Provided the discussion in Ronald's bug (69630) do you see anything that isn't clear with how the field is filled ? 
In general, when it calculates the possible number of bytes it assumes the worst case : all characters taking the longest byte sequences as defined in the collation, e.g. for UTF8 that would be 3 bytes for each character (http://dev.mysql.com/doc/refman/5.6/en/charset-unicode-utf8.html).  
The precise formula used to calculate the max length is in Protocol::send_result_set_metadata : 

        /*
          For TEXT/BLOB columns, field_length describes the maximum data
          length in bytes. There is no limit to the number of characters
          that a TEXT column can store, as long as the data fits into
          the designated space.
          For the rest of textual columns, field_length is evaluated as
          char_count * mbmaxlen, where character count is taken from the
          definition of the column. In other words, the maximum number
          of characters here is limited by the column definition.

          When one has a LONG TEXT column with a single-byte
          character set, and the connection character set is multi-byte, the
          client may get fields longer than UINT_MAX32, due to
          <character set column> -> <character set connection> conversion.
          In that case column max length does not fit into the 4 bytes
          reserved for it in the protocol.
        */
        max_length= (field.type >= MYSQL_TYPE_TINY_BLOB &&
                     field.type <= MYSQL_TYPE_BLOB) ?
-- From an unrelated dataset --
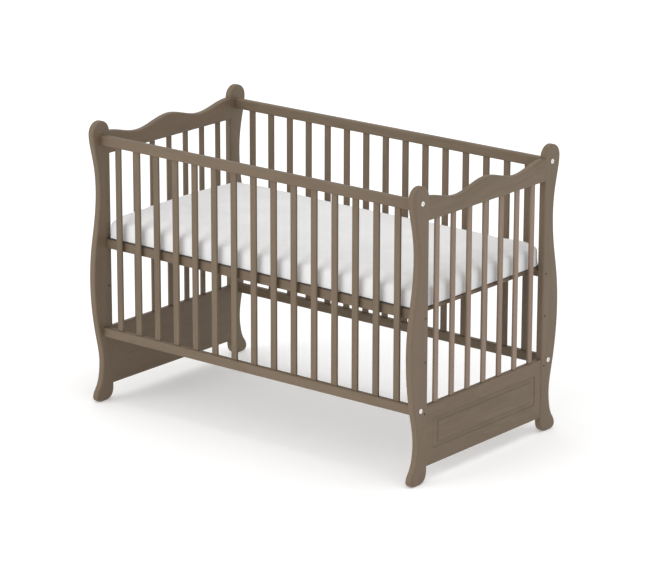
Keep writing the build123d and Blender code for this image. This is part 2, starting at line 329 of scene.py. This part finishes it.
@dataclass(frozen=True)
class StainedWood:
    """Beech under a matt taupe stain, which lets the figure, fibres and pores show; it can also carry
    lines of painted shade, and painted light on its outer faces.
    """

    name: str
    grain: Grain
    # Heights along which a line of painted shade runs.
    joints: tuple[float, ...] = ()
    band: SunkBand | None = None
    # Painted light: a colour factor that makes the outer faces lighter and bluer, and the reach over
    # which it comes in.
    outer_painted_light: Colour | None = None
    outer_painted_light_reach: tuple[float, float] = (0.6115, 0.6155)
    light: Colour = (0.170, 0.126, 0.082)
    dark: Colour = (0.134, 0.097, 0.062)
    warm: Colour = (0.167, 0.115, 0.078)
    # The pore colour also serves as the colour of the painted shade.
    pore_and_painted_shade: Colour = (0.054, 0.038, 0.025)
    figure_across: float = 16.0
    figure_along: float = 1.4
    rings_across: float = 7.0
    board_across: float = 9.0
    board_along: float = 0.8
    fibre_across: float = 520.0
    fibre_along: float = 14.0
    pore_across: float = 1100.0
    pore_along: float = 70.0
    # Width and strength of the painted shade lines.
    painted_shade_width: float = 0.0022
    painted_shade_strength: float = 0.6
    relief: float = 0.00016

    def _along(self, across: float, along: float) -> Vector:
        """Return a scale that is fine across the grain and long with it."""
        return Vector(along if axis == self.grain.value else across for axis in "XYZ")

    def make(self) -> bpy.types.Material:
        """Build the finish.

        Returns:
            The material.
        """
        bench = Bench(self.name)
        place = bench.place()
        drift = bench.cloud(place, 3.0, 1.0)["Color"]
        figure = bench.cloud(bench.stretch(place, self._along(self.figure_across, self.figure_along),
                                           drift), 1.0, 3.0, 0.45)["Fac"]
        rings = (figure * (tau * self.rings_across)).sine()
        fibre = bench.cloud(bench.stretch(place, self._along(self.fibre_across, self.fibre_along)),
                            1.0, 3.0, 0.6)["Fac"]
        pores = bench.cloud(bench.stretch(place, self._along(self.pore_across, self.pore_along)),
                            1.0, 1.0, 0.5)["Fac"]
        flecks = bench.ease(pores, 0.66, 0.76)
        board = bench.cloud(bench.stretch(place, self._along(self.board_across, self.board_along)),
                            1.0, 0.0)["Fac"]
        tone = 0.5 + (figure - 0.5) * 0.9 + rings * 0.10 + (fibre - 0.5) * 0.7
        stain = bench.blend(bench.ease(tone, 0.1, 0.9), self.dark, self.light)
        stain = bench.blend(bench.ease(board, 0.35, 0.75, 0.0, 0.45), stain, self.warm)
        stain = bench.blend(flecks * 0.55, stain, self.pore_and_painted_shade)
        height = fibre * 0.5 - flecks * 0.6 + rings * 0.06
        rough = 0.50 + (fibre - 0.5) * 0.22 + flecks * 0.12
        axes = bench.put("ShaderNodeSeparateXYZ", {}, {"Vector": place})
        # Painted light: the outer faces are multiplied lighter.
        if self.outer_painted_light:
            outside = bench.ease(axes["X"].away_from(0.0), *self.outer_painted_light_reach)
            stain = bench.blend(outside, stain, self.outer_painted_light, "MULTIPLY")
        # Painted shade along the listed heights.
        if self.joints:
            stain = bench.blend(self._painted_shade(bench, axes["Z"]), stain, self.pore_and_painted_shade)
        # Painted shade in the band's quirks.
        if self.band:
            stain = bench.blend(self.band.painted_quirk_shade(bench, axes), stain, self.pore_and_painted_shade)
        return bench.finish(
            {"Base Color": stain, "Roughness": rough, "Normal": bench.relief(height, self.relief, 0.55)},
            {"IOR": 1.45, "Specular IOR Level": 0.38})

    def _painted_shade(self, bench: Bench, height: Wire) -> Wire:
        """Paint shade in lines at the given heights: where bars meet their rails and panel, and along the
        base boards' top edge under the mattress.

        Args:
            bench: The material's bench.
            height: The height above the floor.

        Returns:
            How much of the painted shade shows.
        """
        near = height.away_from(self.joints[0])
        for shade_height in self.joints[1:]:
            near = near.least(height.away_from(shade_height))
        return bench.ease(near, 0.0, self.painted_shade_width, self.painted_shade_strength, 0.0)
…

                     field.length / item->collation.collation->mbminlen :
                     field.length / item->collation.collation->mbmaxlen;
        field_length= char_to_byte_length_safe(max_length,
                                               thd_charset->mbmaxlen);
[10 Aug 2013 1:00] Bugs System
No feedback was provided for this bug for over a month, so it is
being suspended automatically. If you are able to provide the
information that was originally requested, please do so and change
the status of the bug back to "Open".